> **The problem**:
Every line in the data below from the one containing "TangentArc(begin_place, end_place, tangent=control_place" down to the one containing "for node in", both included, must be retyped exactly; no other line is to appear.

> **Exercise inputs**:

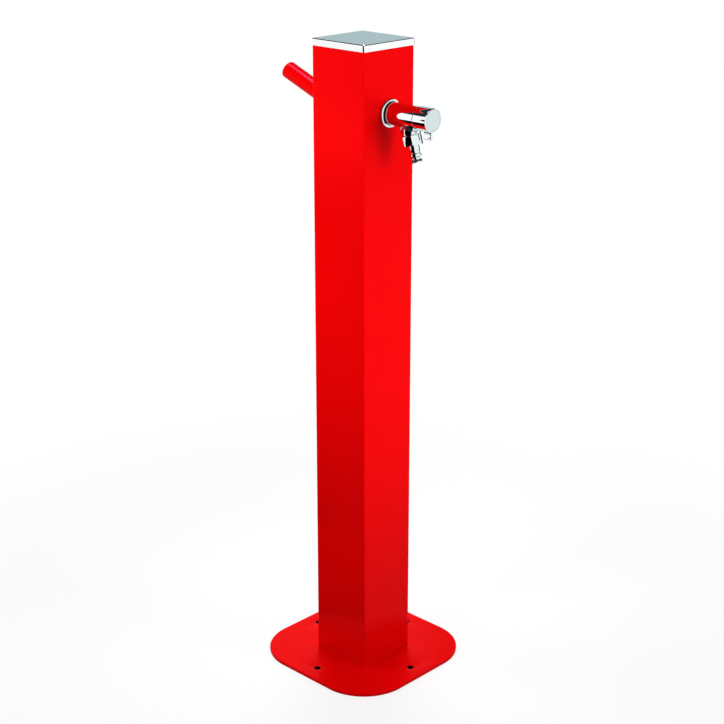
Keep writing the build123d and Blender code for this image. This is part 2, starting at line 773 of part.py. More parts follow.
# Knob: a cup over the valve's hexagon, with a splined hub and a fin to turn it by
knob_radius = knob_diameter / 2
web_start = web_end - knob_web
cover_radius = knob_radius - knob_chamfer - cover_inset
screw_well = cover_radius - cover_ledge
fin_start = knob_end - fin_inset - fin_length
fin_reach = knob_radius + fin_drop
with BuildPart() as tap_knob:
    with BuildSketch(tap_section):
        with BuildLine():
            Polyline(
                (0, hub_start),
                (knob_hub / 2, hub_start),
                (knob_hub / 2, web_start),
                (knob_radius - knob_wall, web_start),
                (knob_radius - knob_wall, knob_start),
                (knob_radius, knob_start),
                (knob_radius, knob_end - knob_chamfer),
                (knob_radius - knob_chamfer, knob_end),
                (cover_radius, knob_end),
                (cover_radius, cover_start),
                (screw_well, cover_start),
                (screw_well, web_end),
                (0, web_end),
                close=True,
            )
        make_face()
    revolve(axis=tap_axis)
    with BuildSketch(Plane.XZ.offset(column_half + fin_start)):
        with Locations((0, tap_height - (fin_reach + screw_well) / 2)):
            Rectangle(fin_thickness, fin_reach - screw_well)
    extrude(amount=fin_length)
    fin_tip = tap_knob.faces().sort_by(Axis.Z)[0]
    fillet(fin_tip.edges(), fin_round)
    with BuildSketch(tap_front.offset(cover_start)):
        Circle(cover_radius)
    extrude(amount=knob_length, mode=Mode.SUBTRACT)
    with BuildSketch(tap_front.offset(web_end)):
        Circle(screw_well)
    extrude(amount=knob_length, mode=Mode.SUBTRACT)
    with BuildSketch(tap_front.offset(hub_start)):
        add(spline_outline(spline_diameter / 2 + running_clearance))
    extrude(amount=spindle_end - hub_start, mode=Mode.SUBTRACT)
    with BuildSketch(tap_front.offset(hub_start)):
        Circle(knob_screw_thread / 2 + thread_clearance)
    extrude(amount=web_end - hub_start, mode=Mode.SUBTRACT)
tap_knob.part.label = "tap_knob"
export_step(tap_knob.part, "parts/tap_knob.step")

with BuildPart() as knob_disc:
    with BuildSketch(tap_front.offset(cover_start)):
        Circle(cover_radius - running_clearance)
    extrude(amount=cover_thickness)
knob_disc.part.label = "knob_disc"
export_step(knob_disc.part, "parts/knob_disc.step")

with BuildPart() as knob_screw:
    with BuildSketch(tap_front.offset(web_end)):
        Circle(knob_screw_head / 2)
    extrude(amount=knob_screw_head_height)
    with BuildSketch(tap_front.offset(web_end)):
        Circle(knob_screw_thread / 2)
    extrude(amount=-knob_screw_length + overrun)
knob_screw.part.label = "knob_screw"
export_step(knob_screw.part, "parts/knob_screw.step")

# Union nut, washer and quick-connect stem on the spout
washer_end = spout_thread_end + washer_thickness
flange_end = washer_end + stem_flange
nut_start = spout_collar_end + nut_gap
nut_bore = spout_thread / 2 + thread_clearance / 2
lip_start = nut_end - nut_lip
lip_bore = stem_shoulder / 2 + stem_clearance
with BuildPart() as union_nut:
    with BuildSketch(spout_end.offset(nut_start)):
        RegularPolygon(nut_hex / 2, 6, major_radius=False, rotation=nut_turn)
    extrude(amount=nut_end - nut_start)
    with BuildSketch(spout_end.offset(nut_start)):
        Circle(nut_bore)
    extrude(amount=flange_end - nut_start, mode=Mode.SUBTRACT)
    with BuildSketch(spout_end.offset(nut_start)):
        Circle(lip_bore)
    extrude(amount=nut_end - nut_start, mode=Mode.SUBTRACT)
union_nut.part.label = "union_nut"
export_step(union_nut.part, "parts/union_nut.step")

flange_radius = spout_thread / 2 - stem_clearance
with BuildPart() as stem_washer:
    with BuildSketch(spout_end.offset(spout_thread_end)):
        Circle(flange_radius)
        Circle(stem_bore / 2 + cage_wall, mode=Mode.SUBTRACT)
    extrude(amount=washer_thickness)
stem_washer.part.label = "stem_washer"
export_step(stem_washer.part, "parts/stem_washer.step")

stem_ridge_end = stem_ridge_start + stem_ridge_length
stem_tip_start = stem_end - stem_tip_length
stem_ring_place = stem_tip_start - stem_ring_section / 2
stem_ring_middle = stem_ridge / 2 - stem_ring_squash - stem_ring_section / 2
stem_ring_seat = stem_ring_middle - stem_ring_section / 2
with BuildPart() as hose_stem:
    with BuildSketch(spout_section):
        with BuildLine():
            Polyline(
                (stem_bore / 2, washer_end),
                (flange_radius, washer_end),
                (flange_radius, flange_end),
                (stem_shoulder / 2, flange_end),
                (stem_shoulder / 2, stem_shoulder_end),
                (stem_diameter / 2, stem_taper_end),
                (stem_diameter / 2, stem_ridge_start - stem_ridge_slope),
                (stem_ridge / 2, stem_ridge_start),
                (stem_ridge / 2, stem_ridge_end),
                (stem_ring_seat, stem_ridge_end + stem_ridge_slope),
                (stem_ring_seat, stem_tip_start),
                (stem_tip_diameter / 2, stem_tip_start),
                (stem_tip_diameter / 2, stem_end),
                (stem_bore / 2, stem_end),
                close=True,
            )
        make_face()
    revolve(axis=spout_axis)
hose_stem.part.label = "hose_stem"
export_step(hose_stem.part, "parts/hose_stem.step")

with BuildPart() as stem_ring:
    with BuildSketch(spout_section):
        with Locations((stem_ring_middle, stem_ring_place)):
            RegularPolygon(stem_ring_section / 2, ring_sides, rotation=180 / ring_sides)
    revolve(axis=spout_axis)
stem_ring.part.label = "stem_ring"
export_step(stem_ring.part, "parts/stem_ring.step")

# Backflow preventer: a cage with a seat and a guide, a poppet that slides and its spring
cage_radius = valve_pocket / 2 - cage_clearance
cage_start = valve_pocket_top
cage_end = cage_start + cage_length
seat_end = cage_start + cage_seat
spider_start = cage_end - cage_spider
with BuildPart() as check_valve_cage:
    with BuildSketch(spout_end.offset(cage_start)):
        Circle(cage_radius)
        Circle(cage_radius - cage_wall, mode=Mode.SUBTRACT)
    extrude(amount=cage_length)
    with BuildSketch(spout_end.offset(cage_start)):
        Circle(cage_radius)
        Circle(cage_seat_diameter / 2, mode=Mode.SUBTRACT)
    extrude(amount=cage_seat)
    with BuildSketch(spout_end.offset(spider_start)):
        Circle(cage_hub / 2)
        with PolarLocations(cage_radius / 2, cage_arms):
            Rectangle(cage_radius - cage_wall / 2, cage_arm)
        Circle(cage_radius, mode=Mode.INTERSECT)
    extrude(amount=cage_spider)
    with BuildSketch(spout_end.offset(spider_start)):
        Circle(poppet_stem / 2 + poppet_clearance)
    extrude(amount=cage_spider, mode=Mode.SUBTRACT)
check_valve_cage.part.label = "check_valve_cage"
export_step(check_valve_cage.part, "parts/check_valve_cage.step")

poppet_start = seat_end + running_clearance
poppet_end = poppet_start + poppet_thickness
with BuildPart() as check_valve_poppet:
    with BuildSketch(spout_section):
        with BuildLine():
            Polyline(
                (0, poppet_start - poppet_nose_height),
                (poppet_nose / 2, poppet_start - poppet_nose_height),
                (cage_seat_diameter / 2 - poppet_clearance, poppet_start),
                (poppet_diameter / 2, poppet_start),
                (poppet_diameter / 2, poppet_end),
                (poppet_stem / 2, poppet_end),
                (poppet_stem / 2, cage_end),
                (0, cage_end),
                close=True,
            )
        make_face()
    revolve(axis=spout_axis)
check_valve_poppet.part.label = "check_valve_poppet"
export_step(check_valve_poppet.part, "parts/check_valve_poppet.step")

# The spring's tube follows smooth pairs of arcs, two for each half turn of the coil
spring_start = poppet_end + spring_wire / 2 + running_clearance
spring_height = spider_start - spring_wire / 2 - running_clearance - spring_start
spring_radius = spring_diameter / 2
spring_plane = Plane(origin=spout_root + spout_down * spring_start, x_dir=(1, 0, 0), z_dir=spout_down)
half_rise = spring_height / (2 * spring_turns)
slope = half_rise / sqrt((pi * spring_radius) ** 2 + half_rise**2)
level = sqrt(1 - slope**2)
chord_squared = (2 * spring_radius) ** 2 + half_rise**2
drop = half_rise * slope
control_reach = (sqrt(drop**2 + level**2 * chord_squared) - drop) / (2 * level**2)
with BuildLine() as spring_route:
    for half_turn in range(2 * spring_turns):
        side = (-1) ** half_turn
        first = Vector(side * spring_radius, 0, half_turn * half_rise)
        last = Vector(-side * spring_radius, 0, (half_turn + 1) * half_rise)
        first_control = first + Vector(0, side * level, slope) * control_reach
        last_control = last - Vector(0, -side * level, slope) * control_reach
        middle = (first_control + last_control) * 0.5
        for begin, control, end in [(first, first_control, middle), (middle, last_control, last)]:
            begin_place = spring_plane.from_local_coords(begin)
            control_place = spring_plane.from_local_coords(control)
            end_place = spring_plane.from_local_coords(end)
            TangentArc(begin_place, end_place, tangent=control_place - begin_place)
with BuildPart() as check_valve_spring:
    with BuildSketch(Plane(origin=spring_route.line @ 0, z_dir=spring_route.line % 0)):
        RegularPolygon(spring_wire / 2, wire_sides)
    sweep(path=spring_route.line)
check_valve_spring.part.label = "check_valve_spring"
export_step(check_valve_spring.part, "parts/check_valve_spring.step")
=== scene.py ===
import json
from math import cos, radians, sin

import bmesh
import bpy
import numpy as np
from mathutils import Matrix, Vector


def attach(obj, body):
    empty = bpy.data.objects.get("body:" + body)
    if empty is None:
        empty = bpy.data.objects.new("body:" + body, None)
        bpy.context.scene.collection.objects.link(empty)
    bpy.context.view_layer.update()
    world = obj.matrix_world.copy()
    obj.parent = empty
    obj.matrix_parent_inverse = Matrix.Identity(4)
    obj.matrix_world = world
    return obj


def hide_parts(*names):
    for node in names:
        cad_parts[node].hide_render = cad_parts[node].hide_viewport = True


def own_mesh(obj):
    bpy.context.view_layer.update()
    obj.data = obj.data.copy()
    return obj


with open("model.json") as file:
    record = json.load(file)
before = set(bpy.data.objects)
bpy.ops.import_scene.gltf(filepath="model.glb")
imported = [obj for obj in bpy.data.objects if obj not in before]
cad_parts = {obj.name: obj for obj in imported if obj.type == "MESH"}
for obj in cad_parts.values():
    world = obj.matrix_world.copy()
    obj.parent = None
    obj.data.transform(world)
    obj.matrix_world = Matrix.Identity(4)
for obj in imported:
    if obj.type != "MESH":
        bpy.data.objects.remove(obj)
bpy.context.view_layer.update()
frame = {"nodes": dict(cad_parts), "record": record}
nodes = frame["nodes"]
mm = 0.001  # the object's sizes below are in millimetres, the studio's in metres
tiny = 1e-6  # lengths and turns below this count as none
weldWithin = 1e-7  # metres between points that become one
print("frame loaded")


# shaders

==

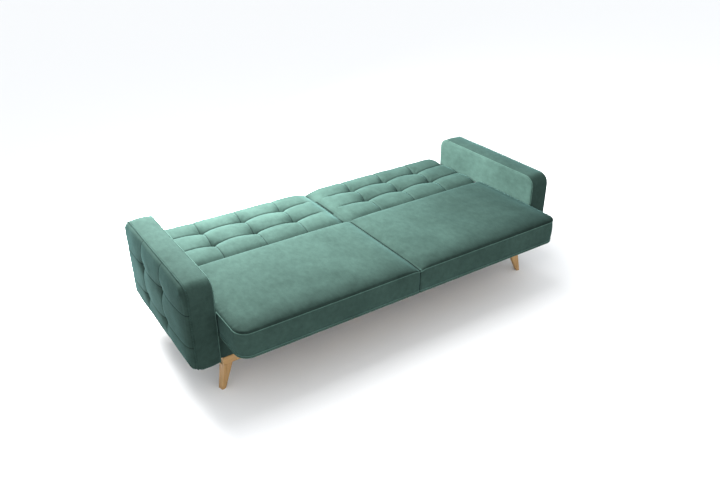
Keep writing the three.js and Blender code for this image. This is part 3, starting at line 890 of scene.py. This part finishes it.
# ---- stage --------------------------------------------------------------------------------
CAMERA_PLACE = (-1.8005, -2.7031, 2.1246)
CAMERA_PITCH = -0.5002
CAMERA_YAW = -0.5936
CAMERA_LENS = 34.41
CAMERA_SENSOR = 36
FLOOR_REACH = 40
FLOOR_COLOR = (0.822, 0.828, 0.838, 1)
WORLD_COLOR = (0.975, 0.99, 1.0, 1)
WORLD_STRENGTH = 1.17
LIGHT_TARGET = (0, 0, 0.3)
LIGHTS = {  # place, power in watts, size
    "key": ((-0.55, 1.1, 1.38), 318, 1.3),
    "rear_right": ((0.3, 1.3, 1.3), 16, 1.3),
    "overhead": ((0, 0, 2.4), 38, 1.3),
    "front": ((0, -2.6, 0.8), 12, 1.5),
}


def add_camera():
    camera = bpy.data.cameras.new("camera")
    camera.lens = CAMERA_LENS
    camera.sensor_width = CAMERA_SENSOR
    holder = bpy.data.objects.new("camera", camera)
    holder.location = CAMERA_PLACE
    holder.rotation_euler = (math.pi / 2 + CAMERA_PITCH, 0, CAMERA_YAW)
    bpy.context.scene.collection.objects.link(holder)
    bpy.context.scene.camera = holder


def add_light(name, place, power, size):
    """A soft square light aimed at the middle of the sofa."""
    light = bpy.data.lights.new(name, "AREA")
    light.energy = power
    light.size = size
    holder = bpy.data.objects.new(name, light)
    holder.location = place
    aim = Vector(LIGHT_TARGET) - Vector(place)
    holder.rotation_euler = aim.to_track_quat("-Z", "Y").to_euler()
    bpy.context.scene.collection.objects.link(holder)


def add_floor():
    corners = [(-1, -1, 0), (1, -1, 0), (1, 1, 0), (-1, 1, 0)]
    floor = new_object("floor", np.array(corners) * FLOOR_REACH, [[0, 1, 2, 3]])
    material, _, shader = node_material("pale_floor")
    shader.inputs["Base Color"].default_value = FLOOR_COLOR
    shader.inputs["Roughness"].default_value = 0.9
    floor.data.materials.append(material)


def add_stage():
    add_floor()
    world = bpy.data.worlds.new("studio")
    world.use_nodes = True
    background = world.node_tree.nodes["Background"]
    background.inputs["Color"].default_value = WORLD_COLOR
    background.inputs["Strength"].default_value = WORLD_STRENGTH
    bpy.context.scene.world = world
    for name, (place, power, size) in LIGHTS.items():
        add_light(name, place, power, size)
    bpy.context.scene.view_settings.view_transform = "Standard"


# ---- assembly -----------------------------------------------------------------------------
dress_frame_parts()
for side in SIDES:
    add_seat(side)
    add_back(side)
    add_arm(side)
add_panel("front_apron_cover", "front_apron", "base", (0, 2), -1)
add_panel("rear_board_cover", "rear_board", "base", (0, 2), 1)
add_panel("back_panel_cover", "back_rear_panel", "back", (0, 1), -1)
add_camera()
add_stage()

> **Solution below**:
            TangentArc(begin_place, end_place, tangent=control_place - begin_place)
with BuildPart() as check_valve_spring:
    with BuildSketch(Plane(origin=spring_route.line @ 0, z_dir=spring_route.line % 0)):
        RegularPolygon(spring_wire / 2, wire_sides)
    sweep(path=spring_route.line)
check_valve_spring.part.label = "check_valve_spring"
export_step(check_valve_spring.part, "parts/check_valve_spring.step")
=== scene.py ===
import json
from math import cos, radians, sin

import bmesh
import bpy
import numpy as np
from mathutils import Matrix, Vector


def attach(obj, body):
    empty = bpy.data.objects.get("body:" + body)
    if empty is None:
        empty = bpy.data.objects.new("body:" + body, None)
        bpy.context.scene.collection.objects.link(empty)
    bpy.context.view_layer.update()
    world = obj.matrix_world.copy()
    obj.parent = empty
    obj.matrix_parent_inverse = Matrix.Identity(4)
    obj.matrix_world = world
    return obj


def hide_parts(*names):
    for node in names:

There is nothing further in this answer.